* _TASK REQUIREMENTS_
Output the data exactly, with every line intact.

Object data in JSON:

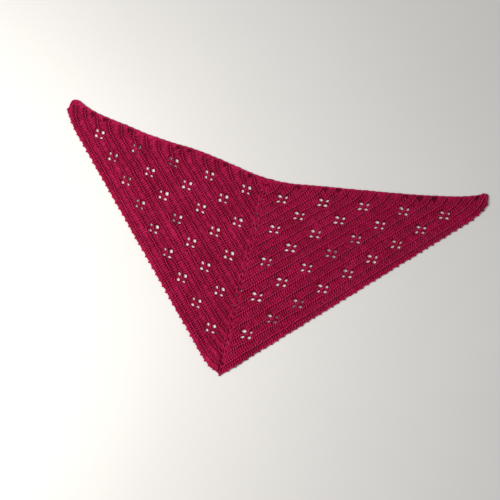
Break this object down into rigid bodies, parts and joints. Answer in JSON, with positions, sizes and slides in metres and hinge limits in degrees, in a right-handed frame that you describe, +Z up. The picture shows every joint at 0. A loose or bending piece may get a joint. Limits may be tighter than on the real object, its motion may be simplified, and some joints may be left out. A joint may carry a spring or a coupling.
{
  "type": "crochet shawl",
  "caption": "Triangular crochet lace shawl laid flat, with ridged chevron rows, four-hole flowers cut through both wings and picot edging on the two lower sides.",
  "frame": {"origin": "middle of the underside of the shawl's box, on the surface it lies on", "axes": "+X from the left wing tip to the right one, +Y up the spine from the lower point to the neck, +Z up from the surface"},
  "size_m": [1.1456, 0.6244, 0.0098],
  "materials": {
    "cotton_yarn": "matt crimson cotton yarn, worked in crochet rows"
  },
  "bodies": {
    "root": {"left_wing": "cotton_yarn", "right_wing": "cotton_yarn", "center_spine": "cotton_yarn", "left_picot_edge": "cotton_yarn", "right_picot_edge": "cotton_yarn"}
  },
  "joints": []
}
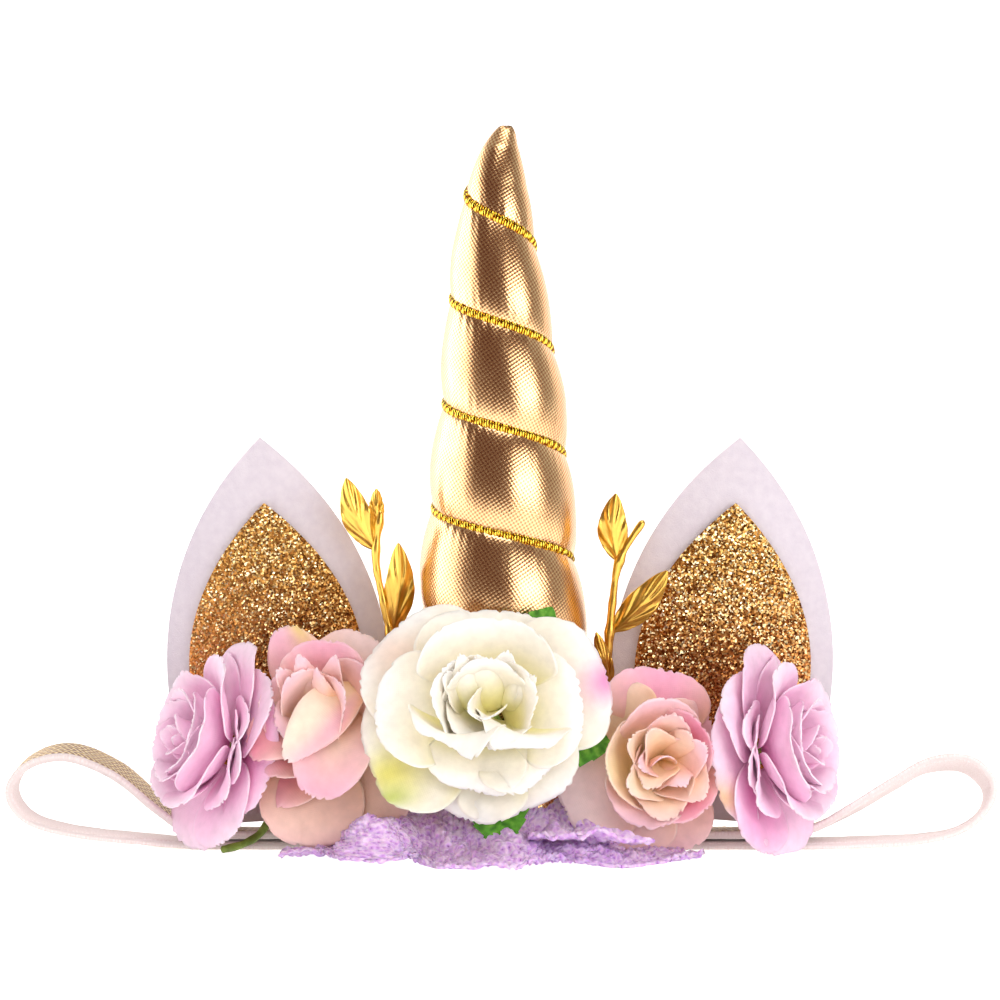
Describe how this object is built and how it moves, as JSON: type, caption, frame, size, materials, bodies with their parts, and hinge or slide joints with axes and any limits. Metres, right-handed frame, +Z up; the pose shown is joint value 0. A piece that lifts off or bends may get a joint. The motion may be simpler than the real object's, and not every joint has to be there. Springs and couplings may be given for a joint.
{
  "type": "unicorn horn headband",
  "caption": "Child's dress-up headband: a spiral-wound stuffed gold horn between two felt ears and gilt sprigs, with a row of fabric roses and a lace ruffle on a loop of elastic.",
  "frame": {"origin": "on the table, under the middle of the horn, on the flat underside of the elastic", "axes": "+Z up along the horn, +X to the viewer's right when the roses face the viewer, -Y towards the viewer, as worn forwards"},
  "size_m": [0.1775, 0.0583, 0.1301],
  "materials": {
    "elastic": "white plush elastic, gold lurex on its outer face",
    "gold_lame": "shiny gold lame cloth, padded",
    "gold_braid": "metallic gold braid",
    "felt": "soft white felt",
    "glitter_sheet": "gold glitter cloth",
    "gilt": "bright gilt, embossed leaves",
    "cream_petal": "white to cream petal cloth",
    "peach_petal": "peach to pink petal cloth",
    "lilac_petal": "lilac pink petal cloth",
    "green_leaf": "green leaf cloth",
    "green_stem": "green covered wire",
    "lace": "lilac cotton lace"
  },
  "bodies": {
    "root": {"elastic_band": "elastic", "horn": "gold_lame", "horn_cord": "gold_braid", "left_ear_felt": "felt", "right_ear_felt": "felt", "left_ear_glitter": "glitter_sheet", "right_ear_glitter": "glitter_sheet", "left_sprig": "gilt", "right_sprig": "gilt", "white_rose_core": "cream_petal", "white_rose_outer_petals": "cream_petal", "white_rose_middle_petals": "cream_petal", "white_rose_inner_petals": "cream_petal", "white_rose_leaves": "green_leaf", "left_peach_rose_core": "peach_petal", "left_peach_rose_outer_petals": "peach_petal", "left_peach_rose_middle_petals": "peach_petal", "left_peach_rose_inner_petals": "peach_petal", "left_peach_rose_leaves": "green_leaf", "left_peach_rose_stem": "green_stem", "right_peach_rose_core": "peach_petal", "right_peach_rose_outer_petals": "peach_petal", "right_peach_rose_middle_petals": "peach_petal", "right_peach_rose_inner_petals": "peach_petal", "right_peach_rose_stem": "green_stem", "left_lilac_rose_core": "lilac_petal", "left_lilac_rose_outer_petals": "lilac_petal", "left_lilac_rose_middle_petals": "lilac_petal", "left_lilac_rose_inner_petals": "lilac_petal", "left_lilac_rose_stem": "green_stem", "right_lilac_rose_core": "lilac_petal", "right_lilac_rose_outer_petals": "lilac_petal", "right_lilac_rose_middle_petals": "lilac_petal", "right_lilac_rose_inner_petals": "lilac_petal", "right_lilac_rose_stem": "green_stem", "lace_ruffle": "lace", "lace_flap": "lace"}
  },
  "joints": []
}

* _ANSWER FOR THE TASK_
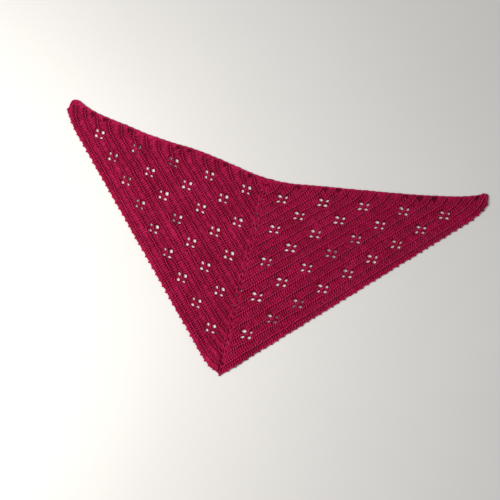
Break this object down into rigid bodies, parts and joints. Answer in JSON, with positions, sizes and slides in metres and hinge limits in degrees, in a right-handed frame that you describe, +Z up. The picture shows every joint at 0. A loose or bending piece may get a joint. Limits may be tighter than on the real object, its motion may be simplified, and some joints may be left out. A joint may carry a spring or a coupling.
{
  "type": "crochet shawl",
  "caption": "Triangular crochet lace shawl laid flat, with ridged chevron rows, four-hole flowers cut through both wings and picot edging on the two lower sides.",
  "frame": {"origin": "middle of the underside of the shawl's box, on the surface it lies on", "axes": "+X from the left wing tip to the right one, +Y up the spine from the lower point to the neck, +Z up from the surface"},
  "size_m": [1.1456, 0.6244, 0.0098],
  "materials": {
    "cotton_yarn": "matt crimson cotton yarn, worked in crochet rows"
  },
  "bodies": {
    "root": {"left_wing": "cotton_yarn", "right_wing": "cotton_yarn", "center_spine": "cotton_yarn", "left_picot_edge": "cotton_yarn", "right_picot_edge": "cotton_yarn"}
  },
  "joints": []
}
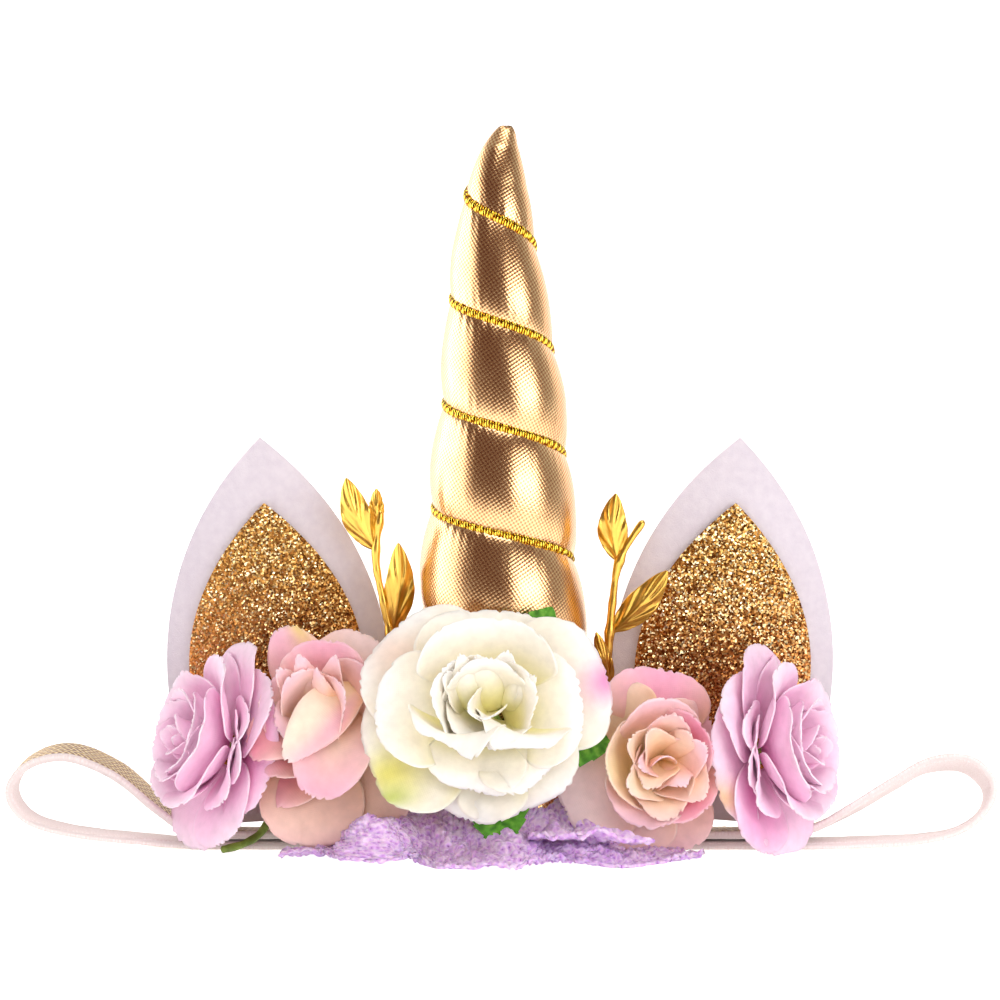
Describe how this object is built and how it moves, as JSON: type, caption, frame, size, materials, bodies with their parts, and hinge or slide joints with axes and any limits. Metres, right-handed frame, +Z up; the pose shown is joint value 0. A piece that lifts off or bends may get a joint. The motion may be simpler than the real object's, and not every joint has to be there. Springs and couplings may be given for a joint.
{
  "type": "unicorn horn headband",
  "caption": "Child's dress-up headband: a spiral-wound stuffed gold horn between two felt ears and gilt sprigs, with a row of fabric roses and a lace ruffle on a loop of elastic.",
  "frame": {"origin": "on the table, under the middle of the horn, on the flat underside of the elastic", "axes": "+Z up along the horn, +X to the viewer's right when the roses face the viewer, -Y towards the viewer, as worn forwards"},
  "size_m": [0.1775, 0.0583, 0.1301],
  "materials": {
    "elastic": "white plush elastic, gold lurex on its outer face",
    "gold_lame": "shiny gold lame cloth, padded",
    "gold_braid": "metallic gold braid",
    "felt": "soft white felt",
    "glitter_sheet": "gold glitter cloth",
    "gilt": "bright gilt, embossed leaves",
    "cream_petal": "white to cream petal cloth",
    "peach_petal": "peach to pink petal cloth",
    "lilac_petal": "lilac pink petal cloth",
    "green_leaf": "green leaf cloth",
    "green_stem": "green covered wire",
    "lace": "lilac cotton lace"
  },
  "bodies": {
    "root": {"elastic_band": "elastic", "horn": "gold_lame", "horn_cord": "gold_braid", "left_ear_felt": "felt", "right_ear_felt": "felt", "left_ear_glitter": "glitter_sheet", "right_ear_glitter": "glitter_sheet", "left_sprig": "gilt", "right_sprig": "gilt", "white_rose_core": "cream_petal", "white_rose_outer_petals": "cream_petal", "white_rose_middle_petals": "cream_petal", "white_rose_inner_petals": "cream_petal", "white_rose_leaves": "green_leaf", "left_peach_rose_core": "peach_petal", "left_peach_rose_outer_petals": "peach_petal", "left_peach_rose_middle_petals": "peach_petal", "left_peach_rose_inner_petals": "peach_petal", "left_peach_rose_leaves": "green_leaf", "left_peach_rose_stem": "green_stem", "right_peach_rose_core": "peach_petal", "right_peach_rose_outer_petals": "peach_petal", "right_peach_rose_middle_petals": "peach_petal", "right_peach_rose_inner_petals": "peach_petal", "right_peach_rose_stem": "green_stem", "left_lilac_rose_core": "lilac_petal", "left_lilac_rose_outer_petals": "lilac_petal", "left_lilac_rose_middle_petals": "lilac_petal", "left_lilac_rose_inner_petals": "lilac_petal", "left_lilac_rose_stem": "green_stem", "right_lilac_rose_core": "lilac_petal", "right_lilac_rose_outer_petals": "lilac_petal", "right_lilac_rose_middle_petals": "lilac_petal", "right_lilac_rose_inner_petals": "lilac_petal", "right_lilac_rose_stem": "green_stem", "lace_ruffle": "lace", "lace_flap": "lace"}
  },
  "joints": []
}